Prep Time 30 minutes
Cook Time 30 minutes
Cool Time 1 hour
Total Time 2 hours
Course Dessert
Cuisine American
Servings 16 cupcakes

Equipment

  • muffin tin
  • 16 paper cupcake liners

Ingredients
  

  • 1 box cake mix, plus the ingredients listed on the box to make the batter any flavor
  • 1 can chocolate frosting
  • 1 container chocolate sprinkles
  • 32 Hershey's kisses
  • 32 candy eyes
  • 16 red M&Ms
  • 1 box chocolate covered Pocky sticks

Instructions
 

  • Start by placing paper cupcake liners in a muffin tin.
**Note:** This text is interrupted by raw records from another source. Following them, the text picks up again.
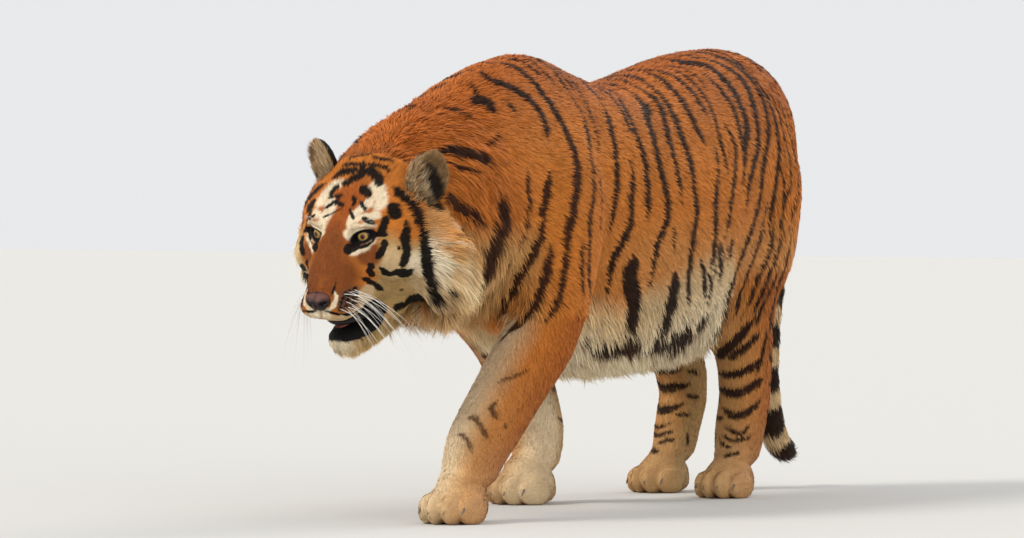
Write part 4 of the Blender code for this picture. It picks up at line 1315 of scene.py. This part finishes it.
tri_area = face_areas(points, faces)
tri_middle = points[faces].mean(1)
tri_along = tri_middle[:, 1]
tri_part = body_part(tri_middle)
tri_head = in_head(tri_middle)
on_head = tri_part == 1
hide_lengths = coat_length(points, parts)
hide_lie = hair_lie(points, parts)
left, ahead, up = tri_head.T
in_mouth = on_head & (np.abs(up + 0.150) < 0.016) & (np.abs(left) < 0.05) & (ahead > 0.0) & (ahead < 0.10)
under_nose = on_head & (np.linalg.norm((tri_head - NOSE_MIDDLE) / (NOSE_HALF * 1.02), axis=1) < 1)
sole = tri_middle[:, 2] < 0.006
bald = (hide_bare[faces].max(1) > 0.5) | in_mouth | under_nose | sole
crowd = np.select([on_head, tri_part >= 2], [1.0 + 0.9 * ramp(ahead, -0.12, 0.02), 1.0], 0.8)
tri_crowd = np.where(bald, 0.0, crowd)
for centre, _, _, _ in sockets.values():
    tri_crowd *= 1 + 0.9 * ramp(np.linalg.norm(tri_middle - centre, axis=1), 0.042, 0.030)


def unwrap(points, kind):
    """Where points lie on a flat opening-out of the hide: round and along the trunk, a leg or the
    tail, or the bearing and height round the head."""
    if kind == "head":
        head = in_head(points) + (0, 0.06, 0.07)
        return np.arctan2(head[:, 0], head[:, 1]), np.arctan2(head[:, 2], np.hypot(head[:, 0], head[:, 1]))
    if kind == "tail":
        along, _, _ = tail_place(points)
        return np.arctan2(points[:, 0], behind_tail(points)), along
    if kind in ("foreleg", "hindleg"):
        turns = [leg_place(points, f"{kind}_{side}")[0] / 360 for side in ("left", "right")]
        return np.where(points[:, 0] > 0, turns[0], turns[1] + 1.05), points[:, 2]
    return np.arctan2(points[:, 0], points[:, 2] - TRUNK_AXIS), points[:, 1]


hair_finish = Finish(
    "tiger hair", Roughness=0.62, Specular_IOR_Level=0.14, Sheen_Weight=0.02, Sheen_Roughness=0.4
)
hair_finish.link(hair_finish.paint(), "Base Color")


def tufts(name, root, normal, lie, length, half, lift, colour, flat, seed, droop=0.0):
    """A tapering curved blade of three triangles for each root: out from the hide by its lift, then
    over along the lie, its tip falling by its droop."""
    rng = np.random.default_rng(seed)
    count = len(root)
    normal = unit(normal)
    lie = laid(lie, normal)
    across = np.cross(normal, lie)
    wander = 0.28 * mottle(root, 0.045, 51) + 0.16 * mottle(root, 0.013, 52) + rng.normal(0, 0.10, count)
    lie = np.cos(wander)[:, None] * lie + np.sin(wander)[:, None] * across
    across = np.cross(normal, lie)
    roll = rng.normal(0, 0.45, count)
    flatways = np.cos(roll)[:, None] * across + np.sin(roll)[:, None] * normal
    long_hair = ramp(length, 0.016, 0.036)
    clump = mottle(root, 0.014, 55)
    length = length * rng.uniform(0.72, 1.22, count) * (1 + 0.30 * long_hair * clump)
    lift = lift * (1 + 0.35 * mottle(root, 0.02, 53)) * rng.uniform(0.6, 1.4, count)
    rise, run = np.sin(lift) * length, np.cos(lift) * length
    side_bend = rng.normal(0, 0.05, count) * length
    low = root - normal * 0.0006
    mid = root + lie * (0.52 * run)[:, None] + normal * (0.72 * rise)[:, None]
    mid = mid + across * (0.4 * side_bend)[:, None]
    tip = root + lie * run[:, None] + normal * (0.88 * rise)[:, None] + across * side_bend[:, None]
    tip[:, 2] -= droop * length
    mid[:, 2] -= 0.35 * droop * length
    half = (half * rng.uniform(0.75, 1.25, count))[:, None]
    low_edge, mid_edge = flatways * half * 0.9, flatways * half * 0.75
    blade = np.stack([low - low_edge, low + low_edge, mid - mid_edge, mid + mid_edge, tip], 1)
    blade[..., 2] = np.maximum(blade[..., 2], 0.0005)
    first = np.arange(count)[:, None, None] * 5
    blade_faces = (first + np.array([[0, 3, 1], [0, 2, 3], [2, 4, 3]])).reshape(-1, 3)
    # Long hair brightens or darkens in clumps: partly the hair's own tone, partly painted light and shade on
    # its locks.
    bright = 1 + (0.07 + 0.11 * long_hair) * rng.normal(0, 1, count) + 0.08 * mottle(root, 0.010, 54)
    bright = np.clip(bright + 0.15 * long_hair * clump, 0.6, 1.45)
    # Painted shade and highlight: each tuft is darker at its root among the other hairs and lighter at its
    # tip, more so where the hair is long.
    root_shade_tip_light = np.array([0.62, 0.62, 1.0, 1.0, 1.16]) + long_hair[:, None] * (-0.12, -0.12, 0.0, 0.0, 0.14)
    paint = np.clip(colour[:, None, :] * bright[:, None, None] * root_shade_tip_light[:, :, None], 0.001, 1)
    made = surface_object(name, blade.reshape(-1, 3), blade_faces, hair_finish, paint.reshape(-1, 3))
    around, far = flat
    spot = np.stack([(g - g.min()) / max(g.max() - g.min(), 1e-9) * 0.990 + 0.005 for g in (around, far)], 1)
    patch = np.array([[-1, -1], [1, -1], [-1, 0.3], [1, 0.3], [0, 1]]) * 0.0015
    corner_spots = (spot[:, None, :] + patch)[:, [0, 3, 1, 0, 2, 3, 2, 4, 3]]
    layer = made.data.uv_layers.new(name="OFBake")
    layer.data.foreach_set("uv", corner_spots.astype(np.float32).ravel())
    fan = 0.45 * np.array([-1, 1, -1, 1, 0])[None, :, None] * flatways[:, None, :]
    soft = unit(normal[:, None, :] + fan + 0.14 * rng.normal(0, 1, (count, 1, 3)))
    made.data.normals_split_custom_set_from_vertices(soft.reshape(-1, 3).astype(np.float32))
    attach(made, "root")
    return made


def grow(name, wanted, count, kind, seed):
    """Tufts rooted evenly over the wanted part of the hide, by area and by how crowded it grows."""
    rng = np.random.default_rng(seed)
    total = np.cumsum(tri_area * tri_crowd * wanted)
    pick = np.searchsorted(total, (np.arange(count) + rng.random(count)) / count * total[-1])
    pick = np.minimum(pick, len(faces) - 1)
    mix = corner_shares(rng, count)

    def at(field):
        return (field[faces[pick]] * (mix if field.ndim == 2 else mix[..., 0])).sum(1)

    root, normal, lie, length = at(points), unit(at(normals)), at(hide_lie), at(hide_lengths)
    lie = laid(lie, normal)
    part = tri_part[pick]
    colour, _ = coat_colour(root + lie * (0.35 * length)[:, None], part)
    thin, more = np.where(part == 1, 0.00055, 0.0010), np.where(part == 1, 0.0006, 0.0003)
    half = thin + more * ramp(length, 0.014, 0.045)
    half = np.where(part >= 3, 0.0008, half)
    droop = 0.28 * ramp(length, 0.018, 0.045)
    lift, flat = hair_lift(length), unwrap(root, kind)
    return tufts(name, root, normal, lie, length, half, lift, colour, flat, seed, droop)


FULL = 1.0
RUFF_FROM = -0.035  # ahead of the head's middle
SHOULDERS_FROM, FLANKS_FROM, RUMP_FROM = -0.50, -0.24, 0.36  # along the trunk
trunk_tri, right_tri = tri_part == 0, tri_middle[:, 0] < 0
flank_tri = trunk_tri & (tri_along >= FLANKS_FROM) & (tri_along < RUMP_FROM)
COATS = (
    ("coat_face", on_head & (ahead > RUFF_FROM), 60000, "head"),
    ("coat_ruff", on_head & (ahead <= RUFF_FROM), 58000, "head"),
    ("coat_neck", trunk_tri & (tri_along < SHOULDERS_FROM), 56000, "trunk"),
    ("coat_shoulders", trunk_tri & (tri_along >= SHOULDERS_FROM) & (tri_along < FLANKS_FROM), 56000, "trunk"),
    ("coat_left_flank", flank_tri & ~right_tri, 48000, "trunk"),
    ("coat_right_flank", flank_tri & right_tri, 42000, "trunk"),
    ("coat_rump", trunk_tri & (tri_along >= RUMP_FROM), 58000, "trunk"),
    ("coat_forelegs", (tri_part == 3) | (tri_part == 4), 42000, "foreleg"),
    ("coat_hindlegs", (tri_part == 5) | (tri_part == 6), 42000, "hindleg"),
    ("coat_tail", tri_part == 2, 15000, "tail"),
)
for seed, (name, wanted, count, kind) in enumerate(COATS, 60):
    grow(name, wanted, int(count * FULL), kind, seed)

# Hair on the ears: close behind and along the rim, long and pale across the hollow.
for ear, (cup_points, cup_faces, cup_normals, centre, forward, upward, sideways) in ears.items():
    rng = np.random.default_rng(71)
    count = int(8000 * FULL)
    total = np.cumsum(face_areas(cup_points, cup_faces))
    pick = np.minimum(np.searchsorted(total, rng.random(count) * total[-1]), len(total) - 1)
    mix = corner_shares(rng, count)
    root = (cup_points[cup_faces[pick]] * mix).sum(1)
    normal = unit((cup_normals[cup_faces[pick]] * mix).sum(1))
    off = root - centre
    inner = ramp(normal @ forward, 0.0, 0.5)
    outward = 1 if ear == "ear_left" else -1
    towards = unit(outward * HEAD_LEFT - forward * (outward * HEAD_LEFT @ forward))
    near_edge = ramp(off @ towards, 0.0, -0.028)
    lie = upward + 0.25 * unit(off) + inner[:, None] * (1.1 * towards + 0.1 * forward)
    length = 0.0075 + inner * (0.006 + 0.020 * near_edge)
    colour = ear_colour(root + 0.002 * upward, normal, ear)
    colour = poured(colour, linear(206, 190, 160), 0.7 * inner * near_edge * (rng.random(count) < 0.30))
    flat = (off @ sideways + np.where(normal @ forward > 0, 0.0, 0.13), off @ upward)
    half, lift = np.full(count, 0.00055), np.radians(14 + 22 * inner * near_edge)
    tufts("coat_" + ear, root, normal, lie, length, half, lift, colour, flat, 72)

# ---- The whiskers ---------------------------------------------------------------------------------
# Stiff white bristles in four rows on each side of the muzzle, with a few over the eyes.
def bristles(name, roots, ways, lengths, sag):
    """Round tapering hairs: each runs straight out and bends down with the square of the distance."""
    sides, steps = 5, 10
    t = np.linspace(0, 1, steps)
    lines = roots[:, None] + ways[:, None] * t[None, :, None] * lengths[:, None, None]
    lines[..., 2] -= (sag * lengths)[:, None] * t[None] ** 2
    tangent = unit(np.gradient(lines, axis=1))
    first = unit(np.cross(tangent, np.array([0.13, 0.21, 0.97])))
    second = np.cross(tangent, first)
    turn = np.arange(sides) * 2 * np.pi / sides
    thick = ((0.00010 + 0.0038 * lengths)[:, None] * (1 - t) ** 0.7 + 0.00007)[..., None, None]
    round_hair = np.cos(turn)[:, None] * first[:, :, None] + np.sin(turn)[:, None] * second[:, :, None]
    rings = lines[:, :, None] + thick * round_hair
    each = np.arange(len(roots))[:, None, None] * steps * sides
    quads = (each + ring_quads(steps, sides)).reshape(-1, 4)
    made = surface_object(name, rings.reshape(-1, 3), quads, bristle_finish)
    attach(made, "root")
    return made


bristle_finish = Finish(
    "tiger whisker", Base_Color=(0.86, 0.83, 0.76, 1), Roughness=0.35, Specular_IOR_Level=0.5
)
rng = np.random.default_rng(81)
spots = np.array([line[0] for _, *line in WHISKER_ROWS], float)
spots = np.vstack([spots, spots[1::3] + (1.5, -6, -3)])
roots, ways, lengths = [], [], []
for side in (1, -1):
    start = snapped(spots * (side, 1, 1))
    n = len(start)
    back_row = ramp(-start[:, 1], -0.115, -0.07)
    outward = side * (0.50 + 0.65 * rng.random(n))
    forward = -0.05 - 0.60 * back_row - 0.3 * rng.random(n)
    upward = -0.25 - 0.80 * rng.random(n)
    roots.append(from_head(start))
    ways.append(unit(np.stack([outward, forward, upward], 1)) @ HEAD_AXES)
    lengths.append((0.070 + 0.105 * rng.random(n)) * (0.75 + 0.25 * back_row))
    brows = snapped(np.array([(58, -10, 26), (66, -13, 26), (72, -15, 24)]) * (side, 1, 1))
    roots.append(from_head(brows))
    way = np.stack([side * np.array((0.35, 0.6, 0.8)), np.full(3, 0.1), np.full(3, 0.8)], 1)
    ways.append(unit(way) @ HEAD_AXES)
    lengths.append(np.array((0.024, 0.030, 0.022)))
bristles("tiger_whiskers", np.concatenate(roots), np.concatenate(ways), np.concatenate(lengths), 0.60)

# ---- The stage ------------------------------------------------------------------------------------
# A plain pale floor with soft lamps, and a long lens on the tiger's left front.
bpy.ops.mesh.primitive_plane_add(size=60)
floor = bpy.context.object
floor.name = "floor"
floor_finish = Finish("pale floor", Base_Color=(0.56, 0.555, 0.54, 1), Roughness=0.9)
floor.data.materials.append(floor_finish.material)
world = bpy.data.worlds.new("soft room")
world.use_nodes = True
world.node_tree.nodes["Background"].inputs["Color"].default_value = (0.90, 0.91, 0.92, 1)
world.node_tree.nodes["Background"].inputs["Strength"].default_value = 0.9
bpy.context.scene.world = world
for lamp, place, power, spread, tint in (
    ("key", (-2.6, -3.6, 4.2), 2.0, 18, (1.0, 0.95, 0.87)),
    ("fill", (4.5, -3.0, 2.2), 0.7, 40, (1.0, 0.97, 0.93)),
    ("rim", (1.0, 4.5, 3.6), 0.9, 30, (1.0, 0.96, 0.9)),
):
    light = bpy.data.lights.new(lamp, "SUN")
    light.energy, light.angle, light.color = power, np.radians(spread), tint
    stand = bpy.data.objects.new(lamp, light)
    bpy.context.scene.collection.objects.link(stand)
    stand.location = place
    stand.rotation_euler = (Vector((0, 0, 0.5)) - Vector(place)).to_track_quat("-Z", "Y").to_euler()
bpy.context.scene.view_settings.view_transform = "Standard"

lens = bpy.data.cameras.new("camera")
camera = bpy.data.objects.new("camera", lens)
bpy.context.scene.collection.objects.link(camera)
AIM = Vector((-0.0005, 0.2346, 0.495))
ROUND, UP = np.radians(30), np.radians(1)
back = Vector((np.sin(ROUND) * np.cos(UP), -np.cos(ROUND) * np.cos(UP), np.sin(UP)))
CAMERA_DISTANCE, FOCAL_LENGTH = 14, 229.9
camera.location = AIM + CAMERA_DISTANCE * back
aim = AIM - 0.2548 * Vector((np.cos(ROUND), np.sin(ROUND), 0))
camera.rotation_euler = (aim - camera.location).to_track_quat("-Z", "Y").to_euler()
lens.lens, lens.sensor_width, lens.clip_end = FOCAL_LENGTH, 36, 100
bpy.context.scene.camera = camera
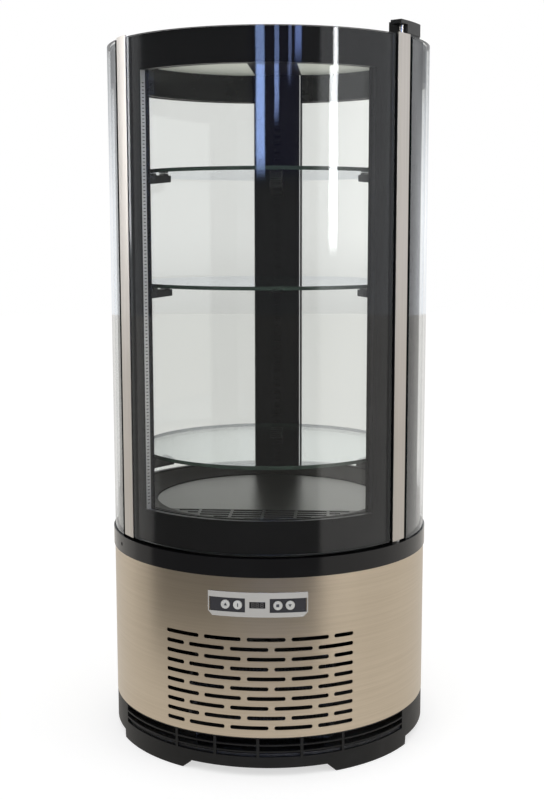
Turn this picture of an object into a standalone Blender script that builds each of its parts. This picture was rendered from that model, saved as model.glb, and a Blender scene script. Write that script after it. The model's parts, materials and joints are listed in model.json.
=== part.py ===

Set aside.
  • Preheat oven to the temperature listed on the box of cake mix you are using.
  • Make cake batter according to the package directions.
  • Scoop batter into the paper cupcake liners.
  • Bake cupcakes until a toothpick inserted into the center of each one comes out clean.
  • Cool cupcakes to room temperature.
  • Once cupcakes have cooled, use a spatula and frost the top of each cupcake with a generous layer of chocolate frosting.
  • Dip each frosted cupcake into the chocolate sprinkles to cover the entire top of each cupcake.
  • Place two Hershey's Kisses onto each cupcake as the "ears".
  • Add candy eyes, and a red M&M for a nose.
  • Snap Pocky sticks in half and push into the cupcakes to create 'whiskers".
  • OPTIONAL: Dip the raw end of the Pocky stick in the chocolate frosting to cover the raw edge.
  • Place cupcakes in the refrigerator for a couple hours to allow the frosting to set up.